American soldiers have seen young men, their faces covered by bandanas, talking with the children before the rock-throwing attacks begin - and sometimes handing out slingshots so the volleys will be more accurate, the troops said.

"It's like a militia operation. They'll mass rocks on the last or second-to-last vehicle" in a U.S. patrol, said Capt. Chris L'Heureux, 30, of Woonsocket, R.I. "There's no doubt in my mind that they're utilizing these kids in a deliberate, thought-out way."...

marct
09-19-2006, 08:44 PM
Interesting article, thanks for posting it.

It looks to me like it's actually a good opportunity for some agit-prop. The reaction mentioned later in the article is quite interesting.

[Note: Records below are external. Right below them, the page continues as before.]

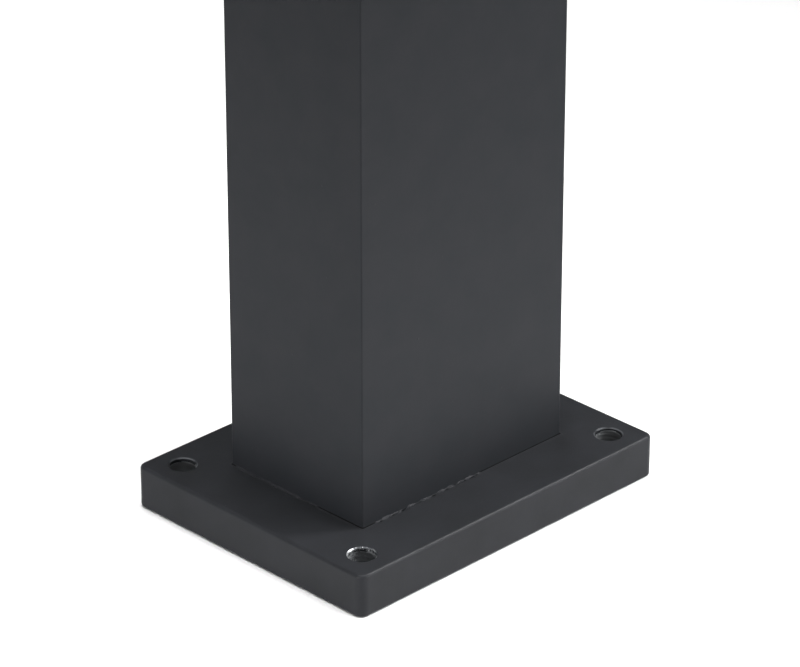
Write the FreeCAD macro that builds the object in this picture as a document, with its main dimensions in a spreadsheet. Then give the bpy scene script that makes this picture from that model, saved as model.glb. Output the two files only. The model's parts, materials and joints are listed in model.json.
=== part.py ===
import FreeCAD, Part
import Sketcher
import os

# Foot of a rectangular fence post: a hollow extruded post standing on a thick
# base plate, held from below by four countersunk screws that run up into screw
# ports inside the extrusion. Four holes near the plate's corners take the
# anchors, and a thin bead of sealant closes the joint round the post.
#
# Frame: millimetres, +Z up. The origin is the centre of the plate's underside.
# X runs along the long side of the post, Y along its short side.

SIZES = {
    # post extrusion
    "post_width": 60.0,        # long side of the section, along X
    "post_depth": 40.0,        # short side of the section, along Y
    "post_length": 140.0,      # length of post above the plate
    "post_wall": 2.0,
    "post_edge": 0.3,          # small radius on the four long outer edges
    # screw ports: split tubes in the four inner corners of the extrusion
    "port_inset": 5.7,         # port axis to the outer faces, both ways
    "port_bore": 5.5,
    "port_wall": 1.5,
    "port_slot": 2.4,          # width of the slot that splits each port
    # base plate
    "plate_overhang": 14.5,    # how far the plate stands out past the post
    "plate_thick": 10.0,
    "plate_corner": 2.0,       # radius of the upright corners
    "plate_edge": 0.8,         # rounding of the top and bottom edges
    # anchor holes
    "anchor_bore": 6.0,
    "anchor_margin": 7.0,      # hole axis to the plate's edges, both ways
    "anchor_rim": 0.3,         # chamfer at both mouths
    # countersunk screws that hold the post
    "screw_shank": 6.0,
    "screw_head": 11.3,
    "screw_grip": 15.0,        # length inside the port
    "screw_sunk": 0.3,         # head below the plate's underside
    "screw_tip": 1.0,          # length and depth of the blunt point
    "thread_pitch": 1.0,
    "thread_depth": 0.5,
    "socket_width": 4.0,       # hexagon, across its flats
    "socket_depth": 2.2,
    "clearance_bore": 6.6,     # bore of the plate round the shank
    "seat_gap": 0.05,          # head to countersink
    "thread_gap": 0.05,        # thread crest to port bore
    # sealant bead round the foot of the post
    "bead_width": 0.5,
    "bead_height": 0.5,
    "bead_slope": 0.35,        # chamfer that gives the bead its sloped face
}

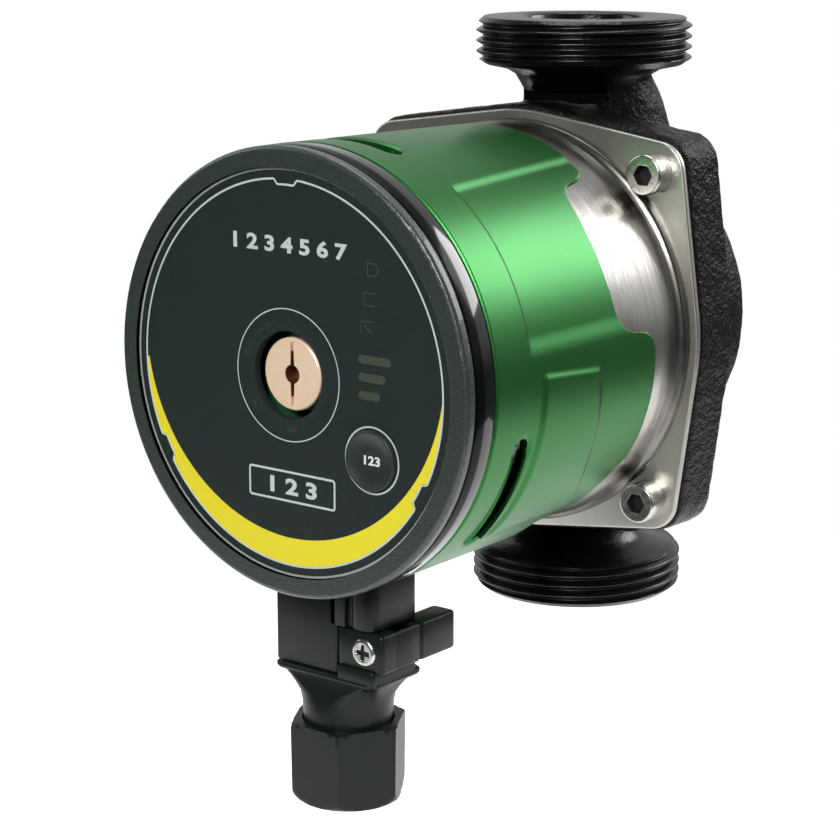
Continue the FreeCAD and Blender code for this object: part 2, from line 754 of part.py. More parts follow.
# Housing screws: four socket-head screws through the flange into the casing
def hexagon(flats, across=0, up=0, start=0):
    """Corners of a hexagon by its width across flats, with a corner at the start angle."""
    corners = []
    for index in range(6):
        angle = math.radians(start + 60 * index)
        reach = flats / math.sqrt(3)
        corners.append((across + reach * math.cos(angle), up + reach * math.sin(angle)))
    return corners


def closed_face(corners, level):
    points = [Vec(float(across), float(up), float(level)) for across, up in corners]
    return Part.Face(Part.makePolygon(points + points[:1]))


def housing_screws():
    head_front = flange_front + screw_head_height
    shape = rod(screw_head_diameter, flange_front, head_front)
    rim = [edge for edge in shape.Edges if abs(edge.BoundBox.ZMin - float(head_front)) < 0.01]
    shape = shape.makeFillet(0.5, rim)
    shape = shape.fuse(rod(screw_diameter, flange_front - screw_length, flange_front))
    key = closed_face(hexagon(screw_key), head_front - screw_head_height / 2)
    shape = shape.cut(key.extrude(Vec(0, 0, float(screw_head_height))))
    screws = []
    for across, up in screw_places():
        copy = shape.copy()
        copy.translate(Vec(float(across), float(up), 0))
        screws.append(copy)
    made = solid_feature("housing_screws", Part.makeCompound(screws))
    on_motor_axis(made)
    keep(made, "housing_screws")


housing_screws()


# Motor shell: the green painted metal cover, with a stepped rear edge, sunk panels and vent slots
def ring_sector(inside, outside, rear, front, start, sweep):
    """A piece of a ring about the motor's axis, between two angles counted from +X upwards."""
    shape = Part.makeCylinder(outside, front - rear, Vec(0, 0, rear), Vec(0, 0, 1), sweep)
    shape = shape.cut(Part.makeCylinder(inside, front - rear, Vec(0, 0, rear)))
    shape.rotate(Vec(0, 0, 0), Vec(0, 0, 1), start)
    return shape


def rounded_notch(rear, front, start, sweep):
    """Cutters for a notch in the shell's rear edge, with its two forward corners rounded."""
    radius = float(notch_rounding)
    inset = math.degrees(radius / (float(shell_rear_diameter) / 2))
    hollow = float(housing_diameter) / 2 - radius
    outside = float(shell_front_diameter) / 2 + radius
    cutters = [ring_sector(hollow, outside, rear, front - radius, start, sweep),
               ring_sector(hollow, outside, front - radius - 1, front, start + inset, sweep - 2 * inset)]
    for angle in (start + inset, start + sweep - inset):
        outwards = Vec(math.cos(math.radians(angle)), math.sin(math.radians(angle)), 0)
        foot = outwards * hollow + Vec(0, 0, front - radius)
        cutters.append(Part.makeCylinder(radius, outside - hollow, foot, outwards))
    return cutters


def motor_shell():
    body = new_body("motor_shell")
    front = shell_front_diameter / 2
    rear = shell_rear_diameter / 2
    inside = housing_diameter / 2 + shell_fit_gap
    turn(body, [(inside, shell_rear), (rear, shell_rear), (front, shell_front), (inside, shell_front)])
    doc.recompute()
    shape = body.Shape.copy()
    rear_edge = float(shell_rear)
    side_notch = rear_edge + float(shell_side_notch)
    bottom_notch = rear_edge + float(shell_bottom_notch)
    for start, sweep, depth in ((7.5, 44.5, side_notch), (128.0, 44.5, side_notch),
                                (231.0, 78.0, bottom_notch)):
        shape = shape.cut(rounded_notch(rear_edge - 20.0, depth, start, sweep))
    outside = float(front) + float(notch_rounding)
    hollow = float(inside)
    sunk = float(front) - float(relief_depth)
    side_low = side_notch - float(notch_rounding)
    for start in (9.0, 126.0):
        shape = shape.cut(ring_sector(sunk, outside, side_low, float(relief_front), start, 45.0))
    raised = float(front) + float(relief_depth) / 2
    for start in (-41.0, 181.0):
        shape = shape.fuse(ring_sector(float(rear), raised, bottom_notch + float(notch_rounding),
                                       float(raised_front), start, 40.0))
    width = float(slot_width)
    slot_rear = float(slot_forward) - width / 2
    slot_front = float(slot_forward) + width / 2
    for start, sweep in ((73.0, 34.0), (-48.0, 35.0), (193.0, 35.0)):
        shape = shape.cut(ring_sector(hollow - 1, outside, slot_rear, slot_front, start, sweep))
    half = float(socket_width) / 2 + float(loose_gap)
    back = float(plug_forward) - float(socket_depth) / 2 - float(loose_gap)
    shape = shape.cut(block((-half, -outside, back), (half, -hollow / 2, 2 * float(shell_front))))
    made = solid_feature("motor_shell", shape)
    on_motor_axis(made)
    keep(made, "motor_shell")


motor_shell()

# Control housing: a black moulded tray with a glossy rim that shows between the shell and the cover
tray_front = housing_front + tray_thickness
tray = new_body("control_housing")
turn(tray, [(can_outside / 2 + loose_gap, housing_front), (skirt_diameter / 2, housing_front),
            (skirt_diameter / 2, rim_rear), (rim_diameter / 2, rim_rear), (rim_diameter / 2, rim_front),
            (rim_inside / 2, rim_front), (rim_inside / 2, rim_rear + 1), (skirt_inside / 2, rim_rear),
            (skirt_inside / 2, tray_front), (can_outside / 2 + loose_gap, tray_front)])
post_places = []
for index in range(3):
    angle = math.radians(90 + 120 * index)
    post_places.append((post_circle / 2 * math.cos(angle), post_circle / 2 * math.sin(angle)))
pad(tray, tray_front, control_board_rear - tray_front,
    circles=[(place, post_foot_diameter) for place in post_places])
pad(tray, control_board_rear, display_board_rear - control_board_rear,
    circles=[(place, post_diameter) for place in post_places])
on_motor_axis(tray)
keep(tray, "control_housing")

# Control board, on the feet of the tray's posts, with its parts soldered on
control_board_front = control_board_rear + board_thickness
board = new_body("control_board")
pad(board, control_board_rear, board_thickness,
    circles=[((0, 0), skirt_inside - 2 * loose_gap), ((0, 0), control_board_hole)]
    + [(place, post_diameter + 2 * assembly_gap) for place in post_places])
on_motor_axis(board)
keep(board, "control_board")


def board_components():
    """Capacitors, a choke, a power module, a relay and small parts, on the front of the board."""
    level = float(control_board_front)
    reach = float(skirt_inside) / 2
    room = float(display_board_rear) - level
    pieces = []
    for across, up, width, tall in ((0.55, 0.4, 0.3, 0.9), (0.7, 0.1, 0.2, 0.86)):
        pieces.append(rod(width * reach, level, level + tall * room, across * reach, up * reach))
    for left, low, right, high, tall in ((-0.8, -0.15, -0.45, 0.2, 0.74),
                                         (-0.25, 0.35, 0.2, 0.65, 0.26),
                                         (0.3, -0.75, 0.62, -0.42, 0.66),
                                         (-0.55, -0.65, -0.35, -0.45, 0.16)):
        pieces.append(block((left * reach, low * reach, level),
                            (right * reach, high * reach, level + tall * room)))
    for index in range(6):
        left = (0.1 * index - 0.4) * reach
        pieces.append(block((left, 0.71 * reach, level),
                            (left + 0.055 * reach, 0.75 * reach, level + 0.07 * room)))
    made = solid_feature("board_components", Part.makeCompound(pieces))
    on_motor_axis(made)
    keep(made, "board_components")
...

Other Iraqi adults have been more helpful. After several rocks were thrown at passing U.S. vehicles in Shaab, soldiers followed one child home. When soldiers told his mother what had happened, she slapped her son across the face in front of them.

What I found interesting about this is that children aren't allowed to be used in a jihad according to Islamic law. It seems to me that a case can be made within both Shia and Sunni Islam that to purposefully put children in harms way is contrary to both Islamic law and tradition, and that those who do so are placing themselves beyond the boundaries of Islam. Do you think there is any chance of getting a fatwah in support of that position?

Marc

sgmgrumpy
09-20-2006, 02:11 PM
Interesting article, thanks for posting it.

It looks to me like it's actually a good opportunity for some agit-prop. The reaction mentioned later in the article is quite interesting.



What I found interesting about this is that children aren't allowed to be used in a jihad according to Islamic law. It seems to me that a case can be made within both Shia and Sunni Islam that to purposefully put children in harms way is contrary to both Islamic law and tradition, and that those who do so are placing themselves beyond the boundaries of Islam. Do you think there is any chance of getting a fatwah in support of that position?

Marc



This is Nothing New!

http://www3.youtube.com/watch?v=rL4OPvdQbXs&mode=related&search=

marct
09-20-2006, 02:40 PM
This is Nothing New!

http://www3.youtube.com/watch?v=rL4OPvdQbXs&mode=related&search=

Thanks for posting this link.

I certainly knew that there have been other incidents involving children in the past. The point I was trying to make was that the particular article SWJED posted appeared to show a clear link between the Shia militias and the organization of the children as bait/shield.

The kids' actions in the video can could be written off as "boys will be boys" and easily justified within both Islamic and International discourses as a natural reaction to being occupied (as that idiot Sameerah did). However, using children overtly as bait for snipers cannot be written off that way - the two are separate from the viewpoint of agit-prop.

The overt and blatant use of children as bait/shield, where it can be proven, is an excellent opportunity to create a situation where the jihadists are symbolically defined as being outside of Islamic law. Since Islam isn't going to disappear, it is imperative that the extremists be separated from the mainstream and condemned within Islam.